Bt/Bd Allele Coverage (StrainSEEK® or WGS)
The next section of the Kannapedia report has next-generation sequencing coverage over key cannabinoid genes. The patterns of deletions in these genes indicate the plant type. Note: Inactive CBD synthase is in close proximity to the Active THC synthase. Because of its proximity, we track it to give a sense of the size of the deletion.
- In Type I plants, the Active CBD synthase gene is deleted. And there's no next-generation sequencing coverage over the region.
- In Type II plants, Active CBD synthase and Active THC synthase are both intact.
- In Type III plants, Active CBD synthase has coverage over the region showing that the gene is intact. But Active THC synthesis has no coverage over the region, suggesting that it's deleted.
- In Type IV plants there is neither coverage over Active CBD synthase or Active THC synthase.

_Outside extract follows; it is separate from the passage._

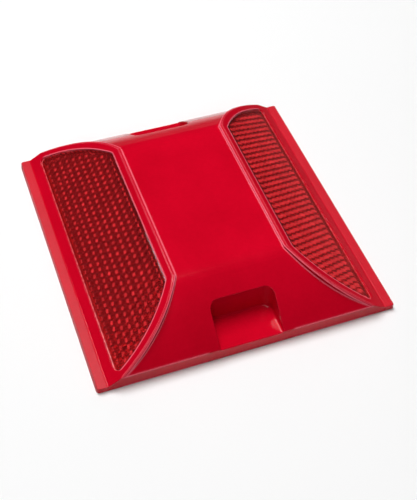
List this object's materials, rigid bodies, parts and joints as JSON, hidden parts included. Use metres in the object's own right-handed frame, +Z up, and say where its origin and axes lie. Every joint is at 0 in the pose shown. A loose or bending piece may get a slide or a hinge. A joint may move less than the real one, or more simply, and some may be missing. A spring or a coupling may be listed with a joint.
{
  "type": "raised pavement marker",
  "caption": "Square low plastic road marker with sloping prismatic lenses facing both ways, convex ends and finger notches.",
  "frame": {"origin": "centre of the flat bottom face that is bonded to the road", "axes": "+X and -X are the directions of traffic that the two lenses face, Y runs along the ridge, +Z is up"},
  "size_m": [0.1016, 0.1016, 0.02],
  "materials": {
    "housing_plastic": "glossy red moulded plastic",
    "lens_acrylic": "polished red acrylic with corner-cube prisms moulded in its back",
    "bond_adhesive": "cured red adhesive",
    "backing_plastic": "matte dark red plastic",
    "filling_resin": "cast resin with mineral filler",
    "grit": "coarse mineral grit set in resin"
  },
  "bodies": {
    "root": {"housing": "housing_plastic", "lens_right": "lens_acrylic", "lens_left": "lens_acrylic", "lens_bond_right": "bond_adhesive", "lens_bond_left": "bond_adhesive", "backing_plate_right": "backing_plastic", "backing_plate_left": "backing_plastic", "filling": "filling_resin", "base_grit": "grit"}
  },
  "joints": []
}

The report also shows coverage over the Cannabichromene synthase gene. One interesting feature of Cannabichromene synthase is that it may be responsible for synthesizing THC in cases where the THC synthase gene is deleted.
Cannabinoid Synthase Coverage (CannSNP90)
CannSNP90-derived Kannapedia reports present cannabinoid synthase gene coverage in a different way. A Log-R Ratio for all variants in a particular genomic region in the test sample is calculated and compared to an average Log-R Ratio of samples with known deletions in this region as well as samples with known intact genes. A correlation score is calculated between the test sample and the population of samples with a known deletion. Low correlation indicates the gene is intact and high correlation suggests the gene is deleted. The plot on the left shows a sample likely to have THCAS intact and the plot on the right shows a sample likely to have CBDAS deleted.
Nearest Genetic Relatives Dot Plot
This dot plot which shows the 20 cultivars in our database that are the closest genetics relatives to the submitted strain.
Most Genetically Distant Strain Dot Plot
This dot plot which shows the 20 cultivars in our database that are most distant to the test sample.
The closest and most distant samples can be useful information for breeders who are interested in creating new cultivars. It can also be helpful for potentially identifying if lines are clonal or not. Breeding with genetically distant cultivars will produce diverse phenotypes which will likely have high heterozygosity or hybrid vigor.